ROUNDUP/Gericht: Bahn bleibt auf Mehrkosten von Stuttgart 21 sitzen

dpa-AFX · Uhr

MANNHEIM/STUTTGART (dpa-AFX) - Die Deutsche Bahn muss die milliardenschweren Mehrkosten des Bahnprojekts Stuttgart 21 einer Gerichtsentscheidung zufolge alleine tragen. Der Verwaltungsgerichtshof Baden-Württemberg (VGH) in Mannheim lehnte den Antrag auf Zulassung der Berufung der Bahn gegen ein entsprechendes Urteil des Verwaltungsgerichts Stuttgart ab.

Das Verwaltungsgericht hatte im Mai vergangenen Jahres entschieden, dass die Bahn keinen Anspruch darauf hat, dass sich die Partner des Projektes an den Mehrkosten beteiligen müssen. Entsprechende Klagen der Bahn gegen das Land Baden-Württemberg, die Stadt Stuttgart, den Verband Region Stuttgart und den Flughafen Stuttgart hatte das Gericht damals abgewiesen. Dagegen hatte die Bahn Rechtsmittel eingelegt und beim Verwaltungsgerichtshof Baden-Württemberg einen Antrag auf Zulassung der Berufung gestellt.

Gericht: Keine ernstlichen Zweifel an Richtigkeit des Urteils

Diesen Antrag lehnte der VGH nun ab. Die Bahn habe keine Gründe vorgelegt, die eine Zulassung der Berufung rechtfertigten, so das Gericht. Es bestünden keine ernstlichen Zweifel an der Richtigkeit des Urteils, Verfahrensfehler lägen nicht vor. Das Stuttgarter Urteil sei damit rechtskräftig.

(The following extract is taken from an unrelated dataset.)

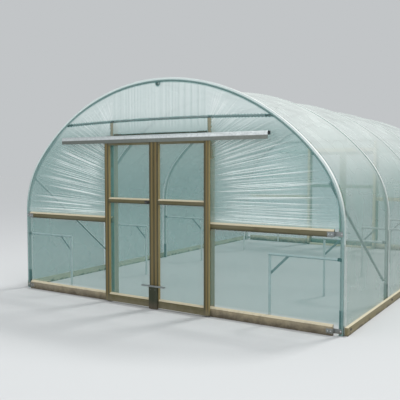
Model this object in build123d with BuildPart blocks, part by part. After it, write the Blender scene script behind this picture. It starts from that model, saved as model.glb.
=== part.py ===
from build123d import *

import os
from math import acos, atan2, cos, degrees, radians, sin, tan

os.makedirs("parts", exist_ok=True)

# A polytunnel greenhouse of five steel hoops under one polythene cover, in millimetres.
# X runs across the tunnel, +Y from the front end to the rear end, +Z up.
# The origin is at ground level, in the middle of the footprint.
# Distances called out are measured from the plane of an end hoop's tube, away from the tunnel.

# Hoops
hoop_count = 5
hoop_spacing = 1524.0
tunnel_width = 4280.0
tunnel_height = 2565.0
bend_radius = 1019.0
bend_sweep = 39.8
hoop_d = 42.0
sleeve_wall = 3.0
sleeve_height = 236.0

# Clearances: pieces that seat on each other, and pieces that move past each other
seat_gap = 0.3
run_gap = 6.0

# Polythene
film_t = 3.0

# Lighter tubes: ridge, head bars, corner braces and bench frames
tube_d = 27.0
collar_length = 34.0
socket_length = 45.0
ridge_end_setback = 10.0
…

Die Entscheidung des höchsten Verwaltungsgerichts in Baden-Württemberg ist unanfechtbar - damit ist der verwaltungsgerichtliche Weg für die Bahn einer Gerichtssprecherin zufolge ausgeschöpft. Theoretisch sei es noch möglich, dass die Bahn vor das Bundesverfassungsgericht ziehe, so die Gerichtssprecherin.

Damit dürften auf die Bahn Milliardensummen zukommen. Der Konzern, der offiziell Bauherr von Stuttgart 21 ist, beziffert die Gesamtkosten für das Projekt derzeit auf gut 11 Milliarden Euro und hat zusätzlich einen Puffer von 500 Millionen Euro einkalkuliert. In einem Finanzierungsvertrag aus dem Jahr 2009 ist jedoch nur die Verteilung von Kosten bis zu einer Höhe von gut 4,5 Milliarden Euro geregelt. Die Mehrkosten von derzeit mindestens 6,5 Milliarden Euro dürften nach der Entscheidung bei der Bahn hängen bleiben.

Knackpunkt: Wie ist die sogenannte Sprechklausel zu verstehen?

Im Zentrum des Rechtsstreits zwischen Bahn und Projektpartnern stand die Auslegung einer sogenannten Sprechklausel im 2009 geschlossenen Finanzierungsvertrag. Diese war für den Umgang mit möglichen Kostensteigerungen vereinbart worden. Darin heißt es: "Im Falle weiterer Kostensteigerungen nehmen die EIU (Eisenbahninfrastrukturunternehmen) und das Land Gespräche auf."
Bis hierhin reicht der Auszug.